# WORK TO BE COMPLETED:
Write out, unaltered, each line from the top of the records below down to the line where "bpy.context.scene.collection.objects.link(empty)" appears, that line included.

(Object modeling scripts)
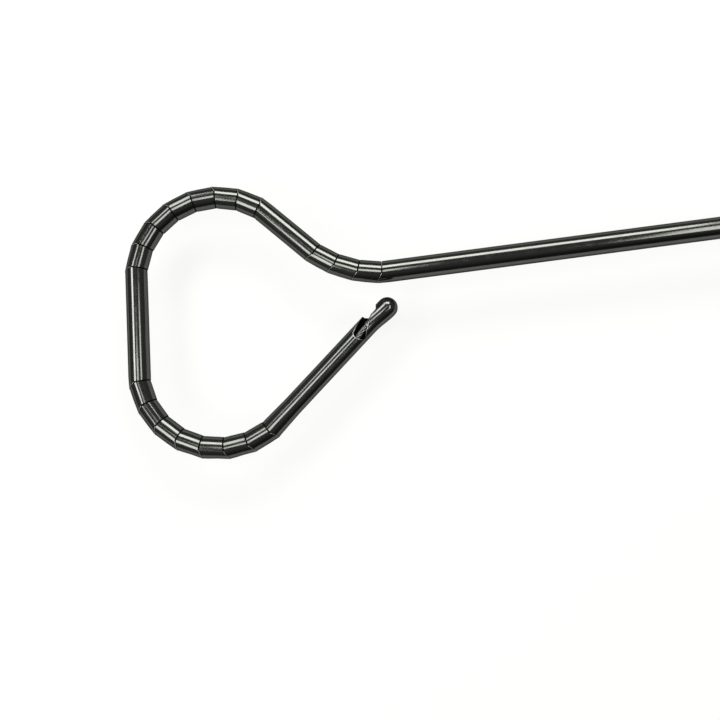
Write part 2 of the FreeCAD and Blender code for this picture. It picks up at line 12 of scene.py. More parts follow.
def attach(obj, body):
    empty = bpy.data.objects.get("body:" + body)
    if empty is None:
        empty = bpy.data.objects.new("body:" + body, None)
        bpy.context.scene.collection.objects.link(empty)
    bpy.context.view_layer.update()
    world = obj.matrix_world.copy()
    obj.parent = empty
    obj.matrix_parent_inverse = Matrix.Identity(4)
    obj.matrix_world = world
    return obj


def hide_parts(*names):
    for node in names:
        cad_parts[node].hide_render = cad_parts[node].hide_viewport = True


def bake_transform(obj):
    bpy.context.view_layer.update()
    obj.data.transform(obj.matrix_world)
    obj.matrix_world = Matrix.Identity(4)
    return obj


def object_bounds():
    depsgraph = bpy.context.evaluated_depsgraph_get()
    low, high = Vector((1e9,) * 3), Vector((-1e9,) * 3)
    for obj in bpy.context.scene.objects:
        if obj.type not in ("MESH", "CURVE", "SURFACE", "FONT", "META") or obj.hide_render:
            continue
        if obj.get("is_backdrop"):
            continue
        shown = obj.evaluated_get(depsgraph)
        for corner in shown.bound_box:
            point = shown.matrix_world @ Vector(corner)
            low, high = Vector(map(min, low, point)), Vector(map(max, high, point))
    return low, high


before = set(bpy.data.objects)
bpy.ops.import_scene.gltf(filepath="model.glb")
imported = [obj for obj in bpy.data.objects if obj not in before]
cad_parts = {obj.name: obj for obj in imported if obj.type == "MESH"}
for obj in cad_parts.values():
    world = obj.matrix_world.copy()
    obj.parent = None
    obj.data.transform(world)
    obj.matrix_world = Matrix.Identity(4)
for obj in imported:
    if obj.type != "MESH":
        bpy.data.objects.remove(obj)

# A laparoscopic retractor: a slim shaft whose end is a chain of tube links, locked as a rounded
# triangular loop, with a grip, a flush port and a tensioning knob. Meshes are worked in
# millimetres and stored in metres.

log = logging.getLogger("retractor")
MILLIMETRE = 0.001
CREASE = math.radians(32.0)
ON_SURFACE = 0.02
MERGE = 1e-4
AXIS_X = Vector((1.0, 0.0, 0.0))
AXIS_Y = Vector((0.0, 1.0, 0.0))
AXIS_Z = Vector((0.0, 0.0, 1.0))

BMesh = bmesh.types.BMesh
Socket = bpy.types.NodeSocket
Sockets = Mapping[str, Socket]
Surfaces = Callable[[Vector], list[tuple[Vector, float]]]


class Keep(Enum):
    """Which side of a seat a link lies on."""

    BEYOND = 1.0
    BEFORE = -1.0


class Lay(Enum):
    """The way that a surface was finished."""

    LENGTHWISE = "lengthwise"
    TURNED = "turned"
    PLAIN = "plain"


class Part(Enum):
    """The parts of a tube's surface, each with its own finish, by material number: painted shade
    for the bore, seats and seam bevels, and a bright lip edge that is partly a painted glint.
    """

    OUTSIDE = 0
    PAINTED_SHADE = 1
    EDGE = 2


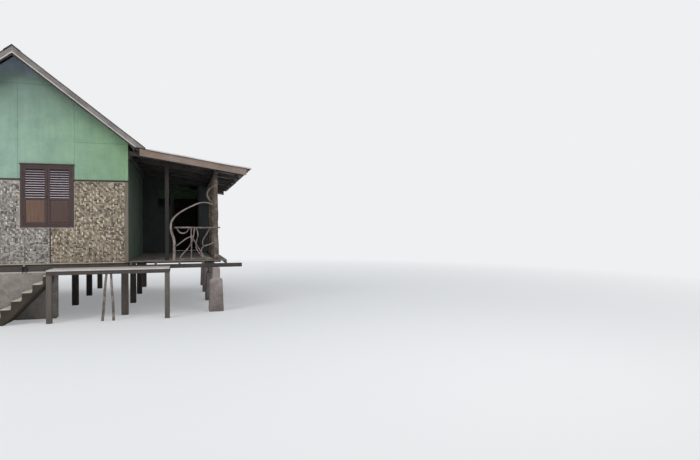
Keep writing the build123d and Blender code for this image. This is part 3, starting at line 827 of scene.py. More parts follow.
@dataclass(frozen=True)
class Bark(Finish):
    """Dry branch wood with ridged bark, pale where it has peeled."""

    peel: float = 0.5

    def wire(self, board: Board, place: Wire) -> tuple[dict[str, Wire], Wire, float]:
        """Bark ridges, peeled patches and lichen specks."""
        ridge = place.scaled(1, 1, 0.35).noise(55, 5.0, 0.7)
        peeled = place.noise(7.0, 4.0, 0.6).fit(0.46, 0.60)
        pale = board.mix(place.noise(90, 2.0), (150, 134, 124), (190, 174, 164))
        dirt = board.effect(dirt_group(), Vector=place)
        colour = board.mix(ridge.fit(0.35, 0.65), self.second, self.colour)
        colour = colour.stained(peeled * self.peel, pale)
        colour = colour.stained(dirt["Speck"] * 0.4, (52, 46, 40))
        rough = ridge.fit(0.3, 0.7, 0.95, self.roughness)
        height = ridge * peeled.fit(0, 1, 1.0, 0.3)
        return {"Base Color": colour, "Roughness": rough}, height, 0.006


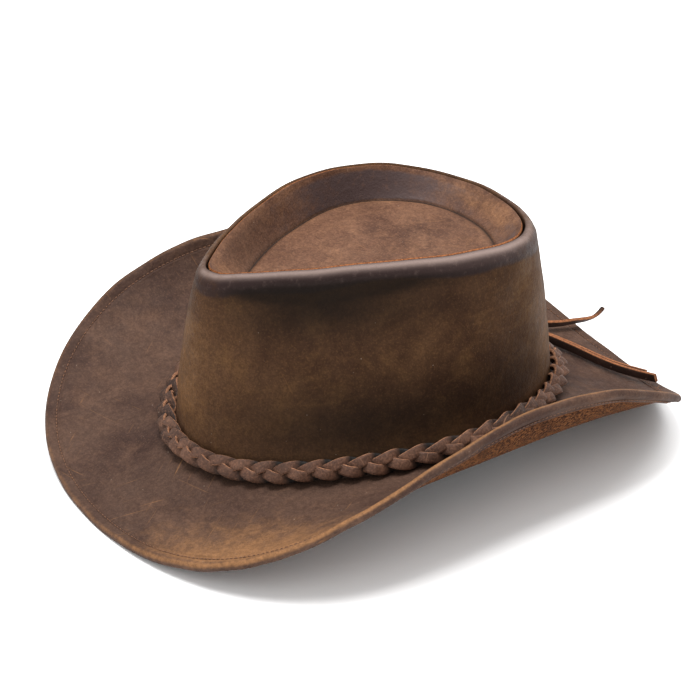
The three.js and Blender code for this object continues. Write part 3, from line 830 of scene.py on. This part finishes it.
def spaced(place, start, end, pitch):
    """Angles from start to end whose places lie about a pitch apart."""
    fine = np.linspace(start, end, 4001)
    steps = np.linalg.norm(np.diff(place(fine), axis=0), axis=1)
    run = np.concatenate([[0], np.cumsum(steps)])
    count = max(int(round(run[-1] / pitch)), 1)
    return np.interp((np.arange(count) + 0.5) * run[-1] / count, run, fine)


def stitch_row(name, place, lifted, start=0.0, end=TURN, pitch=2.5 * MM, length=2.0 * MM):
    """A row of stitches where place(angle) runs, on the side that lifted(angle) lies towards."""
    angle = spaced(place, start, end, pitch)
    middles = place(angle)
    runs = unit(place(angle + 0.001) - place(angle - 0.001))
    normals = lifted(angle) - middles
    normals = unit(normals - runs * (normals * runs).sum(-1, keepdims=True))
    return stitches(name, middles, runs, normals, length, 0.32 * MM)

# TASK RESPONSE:
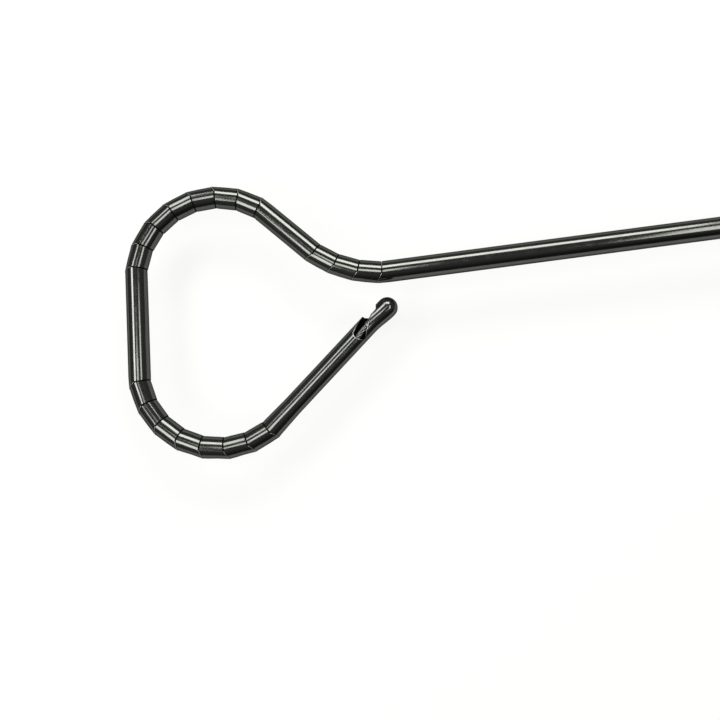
Write part 2 of the FreeCAD and Blender code for this picture. It picks up at line 12 of scene.py. More parts follow.
def attach(obj, body):
    empty = bpy.data.objects.get("body:" + body)
    if empty is None:
        empty = bpy.data.objects.new("body:" + body, None)
        bpy.context.scene.collection.objects.link(empty)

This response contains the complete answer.